You will utilize this scale for your main lift of the day. Then you will also give your overall workout a grade of 1-10 based on how hard you felt the overall workout was. By tracking your workouts this way, you can start to take into account other extraneous factors that may start to accumulate and lead to injury.  Remember, your rating could vary from day to day or week to week due to other stressors that happen in life. Building up bulletproof resiliency takes time and adaptation. This philosophy will help you keep your end goal in mind.

Here is what a program might look like all laid out.

For simplicity, let's say you usually train 3 days per week. On Monday you train your legs. A 4 week training block for your Monday workouts might look like this.

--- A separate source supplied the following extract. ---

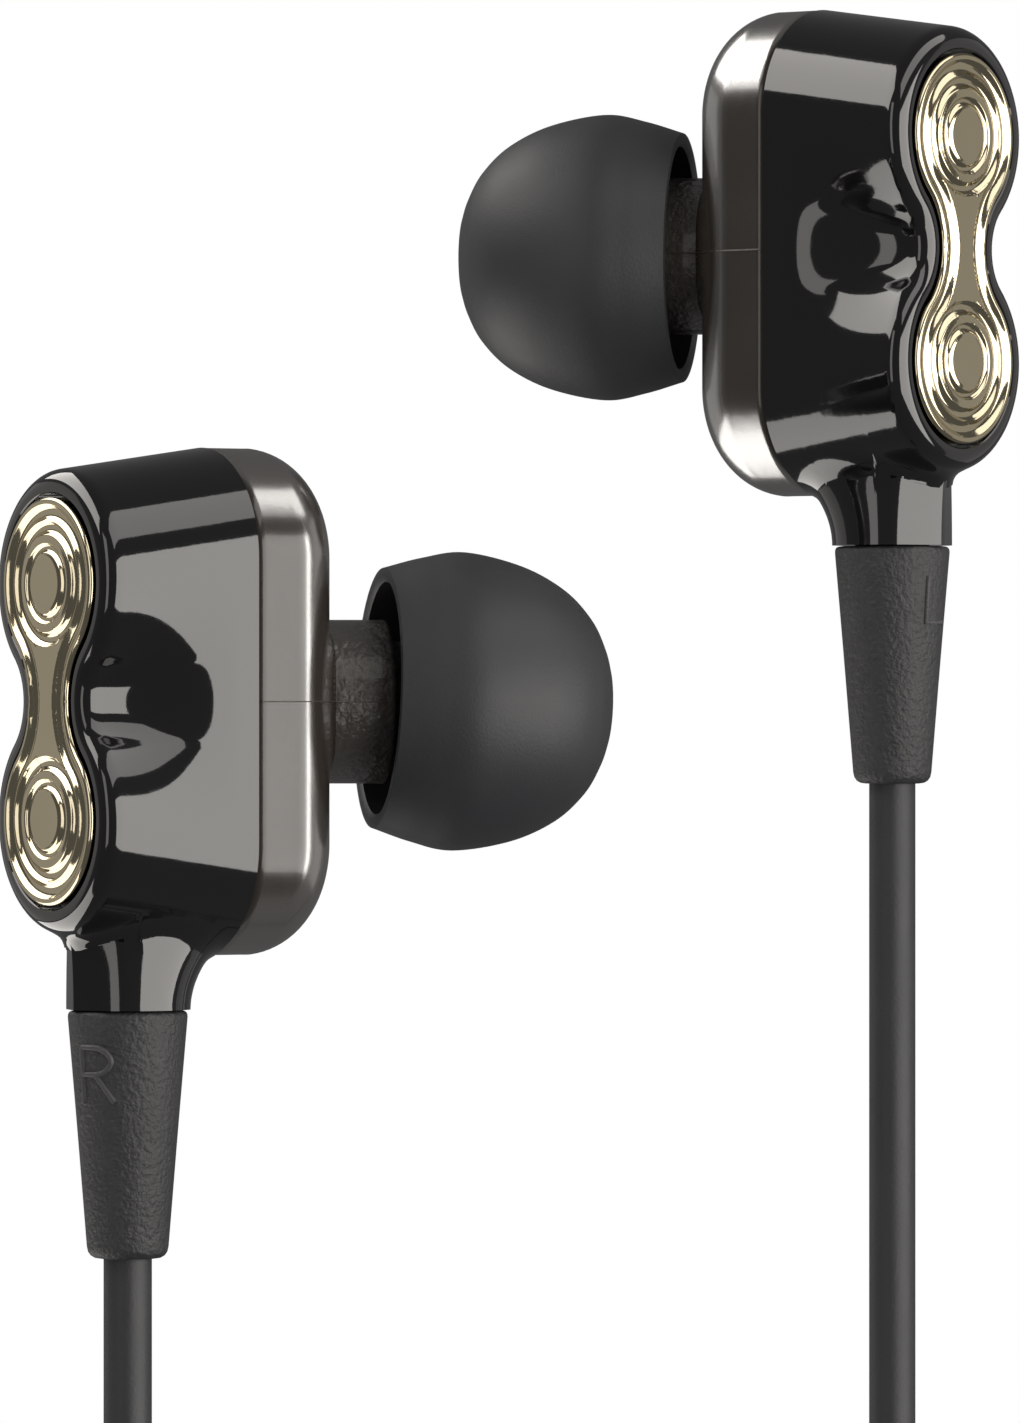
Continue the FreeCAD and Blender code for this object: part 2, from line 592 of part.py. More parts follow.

Week 1 - Workout RPE rating: 7-8
Back Squat: 3-4 x 5 (RPE of 7)
Accessory Posterior Chain Movement: 3 x 8
Accessory Lunge/Split Squat: 3 x 12
Core: 3 x 30”

Week 2 - Workout RPE rating: 8-9
Back Squat: 4-5 x 5 (RPE of 8)
Accessory Posterior Chain Movement: 3 x 8
Accessory Lunge/Split Squat: 3 x 10
Core: 3 x 30”

Week 3 - Workout RPE rating: 9-10
Back Squat: 4-5 x 5 (RPE of 9)
Accessory Posterior Chain Movement: 3 x 6
Accessory Lunge/Split Squat: 3 x 8
Core: 3 x 30”

Week 4 - Workout RPE rating: 4-5
Back Squat: 3 x 5 (RPE of 5)
Accessory Posterior Chain Movement: 3 x 6
Accessory Lunge/Split Squat: 3 x 8
Core: 3 x 30”

This same philosophy would then be taken on the other 2 days that you lift.  Just swap the different lifts that you intend to use. Training this way allows for a period of gradual increased stimulus (weeks 1-2), with a planned period of overreaching (week 3), followed by a recovery period (week 4).  Again, the goal here is continued long-term progress to build resiliency and longevity in your training. It accommodates enough stress that the body can adapt and become stronger, while at the same time giving your body the best chance to avoid a negative response and keep on progressing.